# Recorded data
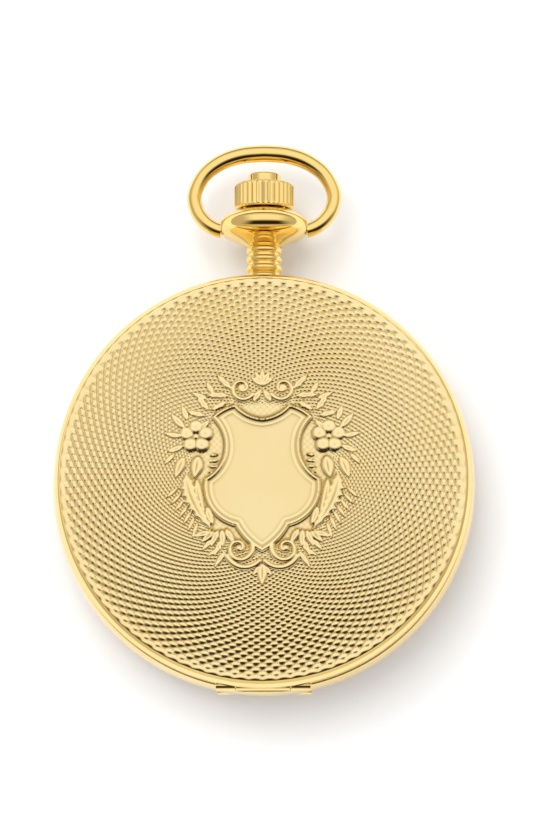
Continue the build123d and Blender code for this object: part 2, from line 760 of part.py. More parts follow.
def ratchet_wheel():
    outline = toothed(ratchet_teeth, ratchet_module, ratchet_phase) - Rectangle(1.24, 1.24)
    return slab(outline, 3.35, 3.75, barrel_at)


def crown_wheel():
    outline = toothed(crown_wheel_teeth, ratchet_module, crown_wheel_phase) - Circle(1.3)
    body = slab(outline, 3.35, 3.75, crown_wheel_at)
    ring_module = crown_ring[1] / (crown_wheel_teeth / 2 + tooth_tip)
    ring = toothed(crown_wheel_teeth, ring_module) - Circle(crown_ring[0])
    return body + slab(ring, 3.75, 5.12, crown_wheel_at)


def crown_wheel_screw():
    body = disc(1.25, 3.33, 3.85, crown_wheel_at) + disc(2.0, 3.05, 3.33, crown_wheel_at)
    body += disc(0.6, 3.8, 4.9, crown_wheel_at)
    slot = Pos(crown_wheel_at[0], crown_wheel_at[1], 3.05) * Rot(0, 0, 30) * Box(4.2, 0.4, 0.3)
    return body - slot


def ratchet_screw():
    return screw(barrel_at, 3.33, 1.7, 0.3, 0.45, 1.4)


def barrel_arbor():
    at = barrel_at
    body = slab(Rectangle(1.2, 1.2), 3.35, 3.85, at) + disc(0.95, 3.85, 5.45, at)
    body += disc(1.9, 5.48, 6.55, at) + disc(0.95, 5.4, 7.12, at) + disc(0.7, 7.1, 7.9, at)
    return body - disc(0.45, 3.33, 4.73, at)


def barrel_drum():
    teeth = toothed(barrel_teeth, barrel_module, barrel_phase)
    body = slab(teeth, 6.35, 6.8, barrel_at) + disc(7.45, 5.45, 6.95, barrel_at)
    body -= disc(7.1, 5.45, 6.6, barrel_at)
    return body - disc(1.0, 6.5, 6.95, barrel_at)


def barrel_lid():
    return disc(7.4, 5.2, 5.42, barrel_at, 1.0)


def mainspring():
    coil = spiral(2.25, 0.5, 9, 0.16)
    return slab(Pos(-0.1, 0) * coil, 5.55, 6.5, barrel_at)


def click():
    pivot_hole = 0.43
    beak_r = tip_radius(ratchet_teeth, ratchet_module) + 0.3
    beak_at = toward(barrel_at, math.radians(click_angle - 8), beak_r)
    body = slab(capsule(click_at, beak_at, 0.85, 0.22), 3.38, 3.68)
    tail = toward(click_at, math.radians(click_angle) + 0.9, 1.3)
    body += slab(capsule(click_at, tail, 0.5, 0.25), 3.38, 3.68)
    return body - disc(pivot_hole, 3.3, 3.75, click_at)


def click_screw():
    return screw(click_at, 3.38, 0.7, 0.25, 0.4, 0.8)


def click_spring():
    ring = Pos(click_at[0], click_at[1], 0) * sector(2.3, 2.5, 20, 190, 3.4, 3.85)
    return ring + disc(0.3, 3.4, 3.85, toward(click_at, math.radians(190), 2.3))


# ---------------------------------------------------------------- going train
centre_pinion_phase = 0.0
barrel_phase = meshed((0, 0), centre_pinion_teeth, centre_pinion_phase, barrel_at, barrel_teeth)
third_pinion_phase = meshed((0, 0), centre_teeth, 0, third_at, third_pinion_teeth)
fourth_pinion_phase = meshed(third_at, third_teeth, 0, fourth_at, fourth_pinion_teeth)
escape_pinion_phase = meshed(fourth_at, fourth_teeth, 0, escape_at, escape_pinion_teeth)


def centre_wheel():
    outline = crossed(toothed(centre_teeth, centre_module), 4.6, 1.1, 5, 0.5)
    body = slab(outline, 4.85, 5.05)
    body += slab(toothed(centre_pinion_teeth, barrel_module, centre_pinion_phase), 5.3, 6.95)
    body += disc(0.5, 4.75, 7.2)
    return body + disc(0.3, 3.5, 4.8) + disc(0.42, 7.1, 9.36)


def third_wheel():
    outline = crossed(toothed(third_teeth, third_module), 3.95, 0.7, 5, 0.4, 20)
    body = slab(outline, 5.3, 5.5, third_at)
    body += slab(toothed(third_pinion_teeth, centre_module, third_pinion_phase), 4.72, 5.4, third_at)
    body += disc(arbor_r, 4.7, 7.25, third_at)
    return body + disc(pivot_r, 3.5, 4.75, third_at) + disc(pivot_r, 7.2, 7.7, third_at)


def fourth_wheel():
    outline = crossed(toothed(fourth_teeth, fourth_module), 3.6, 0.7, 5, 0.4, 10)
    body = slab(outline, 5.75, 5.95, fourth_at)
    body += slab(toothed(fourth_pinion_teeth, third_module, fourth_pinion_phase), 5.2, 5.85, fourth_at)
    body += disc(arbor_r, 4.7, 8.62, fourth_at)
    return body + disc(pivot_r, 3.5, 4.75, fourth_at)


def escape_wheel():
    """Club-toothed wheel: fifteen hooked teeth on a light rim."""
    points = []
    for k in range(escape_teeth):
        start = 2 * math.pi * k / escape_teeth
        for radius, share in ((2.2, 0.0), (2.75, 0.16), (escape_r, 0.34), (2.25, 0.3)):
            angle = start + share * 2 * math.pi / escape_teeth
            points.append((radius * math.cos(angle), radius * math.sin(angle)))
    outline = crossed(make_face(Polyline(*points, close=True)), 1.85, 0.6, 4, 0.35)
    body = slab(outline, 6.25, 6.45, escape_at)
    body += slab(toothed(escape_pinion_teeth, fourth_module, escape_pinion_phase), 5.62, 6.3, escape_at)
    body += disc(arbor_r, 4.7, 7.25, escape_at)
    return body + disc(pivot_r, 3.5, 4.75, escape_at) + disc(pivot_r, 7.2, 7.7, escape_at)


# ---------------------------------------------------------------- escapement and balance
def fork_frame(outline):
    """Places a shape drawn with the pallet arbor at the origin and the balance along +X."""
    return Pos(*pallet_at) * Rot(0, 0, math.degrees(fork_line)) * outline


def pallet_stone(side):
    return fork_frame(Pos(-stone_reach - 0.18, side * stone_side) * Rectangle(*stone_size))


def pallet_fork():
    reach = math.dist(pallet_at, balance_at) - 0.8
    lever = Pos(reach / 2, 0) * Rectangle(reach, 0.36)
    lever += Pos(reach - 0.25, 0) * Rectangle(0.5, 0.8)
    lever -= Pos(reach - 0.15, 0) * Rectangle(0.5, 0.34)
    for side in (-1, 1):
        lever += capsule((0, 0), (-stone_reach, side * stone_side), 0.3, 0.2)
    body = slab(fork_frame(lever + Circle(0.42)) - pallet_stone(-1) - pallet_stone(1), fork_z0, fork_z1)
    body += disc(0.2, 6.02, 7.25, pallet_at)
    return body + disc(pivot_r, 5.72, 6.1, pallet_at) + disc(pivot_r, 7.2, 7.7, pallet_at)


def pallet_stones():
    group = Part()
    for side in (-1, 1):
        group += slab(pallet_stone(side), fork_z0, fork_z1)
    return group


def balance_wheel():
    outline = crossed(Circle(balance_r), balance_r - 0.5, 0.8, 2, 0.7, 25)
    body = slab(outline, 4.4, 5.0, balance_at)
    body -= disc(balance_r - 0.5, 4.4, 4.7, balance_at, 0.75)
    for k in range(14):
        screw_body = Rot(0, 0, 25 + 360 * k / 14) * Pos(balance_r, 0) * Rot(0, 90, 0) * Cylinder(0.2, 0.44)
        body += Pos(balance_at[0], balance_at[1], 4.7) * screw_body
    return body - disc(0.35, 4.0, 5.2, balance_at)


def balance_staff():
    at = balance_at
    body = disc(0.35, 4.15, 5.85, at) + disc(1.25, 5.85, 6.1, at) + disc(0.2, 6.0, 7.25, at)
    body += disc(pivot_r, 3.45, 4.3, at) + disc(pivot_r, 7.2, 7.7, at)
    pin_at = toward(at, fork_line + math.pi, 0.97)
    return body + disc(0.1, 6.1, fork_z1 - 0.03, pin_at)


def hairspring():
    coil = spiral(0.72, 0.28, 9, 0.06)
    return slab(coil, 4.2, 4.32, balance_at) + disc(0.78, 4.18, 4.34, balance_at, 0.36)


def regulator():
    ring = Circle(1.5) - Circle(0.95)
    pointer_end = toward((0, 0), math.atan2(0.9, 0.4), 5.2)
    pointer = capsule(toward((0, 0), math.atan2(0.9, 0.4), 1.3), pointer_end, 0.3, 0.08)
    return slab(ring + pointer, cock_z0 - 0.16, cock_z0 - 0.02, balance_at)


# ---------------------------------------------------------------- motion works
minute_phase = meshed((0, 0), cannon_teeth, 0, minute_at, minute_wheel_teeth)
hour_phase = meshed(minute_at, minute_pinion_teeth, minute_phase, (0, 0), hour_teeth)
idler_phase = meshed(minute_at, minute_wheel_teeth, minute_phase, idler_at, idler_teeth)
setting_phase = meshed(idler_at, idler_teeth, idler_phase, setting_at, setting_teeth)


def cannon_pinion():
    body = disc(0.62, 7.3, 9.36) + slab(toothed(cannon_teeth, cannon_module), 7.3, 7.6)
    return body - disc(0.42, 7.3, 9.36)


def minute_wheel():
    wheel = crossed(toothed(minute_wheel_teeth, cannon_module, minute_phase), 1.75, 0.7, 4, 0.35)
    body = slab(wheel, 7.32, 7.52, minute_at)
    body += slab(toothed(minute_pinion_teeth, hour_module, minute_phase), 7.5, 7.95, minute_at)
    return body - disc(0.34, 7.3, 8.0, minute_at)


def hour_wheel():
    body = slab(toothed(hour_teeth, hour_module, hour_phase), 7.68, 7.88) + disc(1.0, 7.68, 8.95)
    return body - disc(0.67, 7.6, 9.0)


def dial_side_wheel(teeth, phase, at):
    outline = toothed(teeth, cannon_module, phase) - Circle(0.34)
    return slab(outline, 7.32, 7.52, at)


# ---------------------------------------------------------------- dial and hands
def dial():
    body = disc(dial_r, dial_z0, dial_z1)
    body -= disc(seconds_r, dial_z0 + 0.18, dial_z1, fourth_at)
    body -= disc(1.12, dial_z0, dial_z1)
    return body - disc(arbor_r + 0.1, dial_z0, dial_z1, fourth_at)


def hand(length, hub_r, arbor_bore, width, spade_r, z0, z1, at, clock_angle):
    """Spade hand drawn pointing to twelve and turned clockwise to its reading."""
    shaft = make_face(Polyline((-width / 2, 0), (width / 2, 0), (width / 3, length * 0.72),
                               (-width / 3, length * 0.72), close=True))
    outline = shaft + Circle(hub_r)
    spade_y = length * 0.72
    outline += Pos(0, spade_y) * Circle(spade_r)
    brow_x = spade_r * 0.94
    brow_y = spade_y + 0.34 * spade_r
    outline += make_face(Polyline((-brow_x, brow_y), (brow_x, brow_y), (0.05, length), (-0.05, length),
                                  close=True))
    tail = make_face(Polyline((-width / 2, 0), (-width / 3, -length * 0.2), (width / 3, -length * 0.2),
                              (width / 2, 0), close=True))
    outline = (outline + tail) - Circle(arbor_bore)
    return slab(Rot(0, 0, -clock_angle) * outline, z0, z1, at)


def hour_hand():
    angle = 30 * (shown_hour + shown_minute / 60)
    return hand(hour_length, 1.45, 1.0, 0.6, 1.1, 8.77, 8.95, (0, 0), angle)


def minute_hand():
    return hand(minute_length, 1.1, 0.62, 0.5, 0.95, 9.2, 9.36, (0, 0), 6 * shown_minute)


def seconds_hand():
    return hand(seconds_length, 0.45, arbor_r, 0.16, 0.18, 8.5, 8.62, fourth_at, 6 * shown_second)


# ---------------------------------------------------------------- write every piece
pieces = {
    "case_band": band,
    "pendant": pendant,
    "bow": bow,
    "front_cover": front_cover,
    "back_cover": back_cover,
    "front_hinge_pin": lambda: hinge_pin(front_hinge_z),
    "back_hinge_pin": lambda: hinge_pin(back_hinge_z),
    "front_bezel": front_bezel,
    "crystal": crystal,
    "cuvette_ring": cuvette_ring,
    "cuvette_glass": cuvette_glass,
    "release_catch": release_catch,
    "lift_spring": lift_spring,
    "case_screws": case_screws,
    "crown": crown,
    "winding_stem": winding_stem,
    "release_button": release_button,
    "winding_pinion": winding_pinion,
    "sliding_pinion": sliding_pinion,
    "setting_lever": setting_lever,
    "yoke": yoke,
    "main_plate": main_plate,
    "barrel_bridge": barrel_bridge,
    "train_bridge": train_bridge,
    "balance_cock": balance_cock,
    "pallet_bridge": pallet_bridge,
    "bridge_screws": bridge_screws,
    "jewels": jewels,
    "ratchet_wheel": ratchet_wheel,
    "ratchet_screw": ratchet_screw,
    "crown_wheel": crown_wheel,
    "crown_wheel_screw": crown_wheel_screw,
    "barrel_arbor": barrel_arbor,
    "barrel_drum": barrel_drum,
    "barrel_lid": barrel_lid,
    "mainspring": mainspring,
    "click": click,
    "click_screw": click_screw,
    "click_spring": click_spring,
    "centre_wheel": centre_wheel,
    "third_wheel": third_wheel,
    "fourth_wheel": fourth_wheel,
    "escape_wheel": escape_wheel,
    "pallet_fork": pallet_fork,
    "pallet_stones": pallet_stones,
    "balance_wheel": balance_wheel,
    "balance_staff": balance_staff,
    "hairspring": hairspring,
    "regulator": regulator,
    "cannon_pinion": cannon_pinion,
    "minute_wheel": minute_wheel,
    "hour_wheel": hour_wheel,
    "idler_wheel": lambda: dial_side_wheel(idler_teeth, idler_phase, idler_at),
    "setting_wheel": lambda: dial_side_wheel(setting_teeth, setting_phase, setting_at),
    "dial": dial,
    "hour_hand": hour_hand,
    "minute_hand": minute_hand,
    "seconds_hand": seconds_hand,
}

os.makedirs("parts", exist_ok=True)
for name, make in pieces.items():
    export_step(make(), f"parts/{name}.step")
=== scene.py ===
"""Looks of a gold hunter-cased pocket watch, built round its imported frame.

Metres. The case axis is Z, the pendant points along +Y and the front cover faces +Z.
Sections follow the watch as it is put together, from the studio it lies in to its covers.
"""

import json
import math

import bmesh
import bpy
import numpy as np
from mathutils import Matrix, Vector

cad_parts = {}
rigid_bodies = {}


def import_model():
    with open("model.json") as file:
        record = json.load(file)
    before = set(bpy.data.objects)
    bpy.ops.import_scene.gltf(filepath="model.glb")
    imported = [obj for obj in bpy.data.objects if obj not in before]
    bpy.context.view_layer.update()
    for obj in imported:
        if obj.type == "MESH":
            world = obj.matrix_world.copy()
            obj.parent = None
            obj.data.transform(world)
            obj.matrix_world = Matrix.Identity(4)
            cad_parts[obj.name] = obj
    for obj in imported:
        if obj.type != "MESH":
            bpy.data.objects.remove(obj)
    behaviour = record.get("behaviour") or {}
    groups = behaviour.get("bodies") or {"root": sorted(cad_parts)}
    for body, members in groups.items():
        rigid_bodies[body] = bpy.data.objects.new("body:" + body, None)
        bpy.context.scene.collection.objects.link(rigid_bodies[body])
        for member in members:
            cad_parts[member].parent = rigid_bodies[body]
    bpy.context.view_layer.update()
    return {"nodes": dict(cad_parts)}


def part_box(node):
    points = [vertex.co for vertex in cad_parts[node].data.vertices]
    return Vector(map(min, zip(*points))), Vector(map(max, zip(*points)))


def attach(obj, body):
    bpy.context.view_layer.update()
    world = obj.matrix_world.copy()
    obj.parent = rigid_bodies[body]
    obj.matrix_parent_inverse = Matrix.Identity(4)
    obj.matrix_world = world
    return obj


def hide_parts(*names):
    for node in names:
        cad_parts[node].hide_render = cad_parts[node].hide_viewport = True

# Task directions
Select and copy each line from the data that includes the word "True".

# Answer to the problem
    outline = crossed(make_face(Polyline(*points, close=True)), 1.85, 0.6, 4, 0.35)
                               (-width / 3, length * 0.72), close=True))
                                  close=True))
                              (width / 2, 0), close=True))
os.makedirs("parts", exist_ok=True)
        cad_parts[node].hide_render = cad_parts[node].hide_viewport = True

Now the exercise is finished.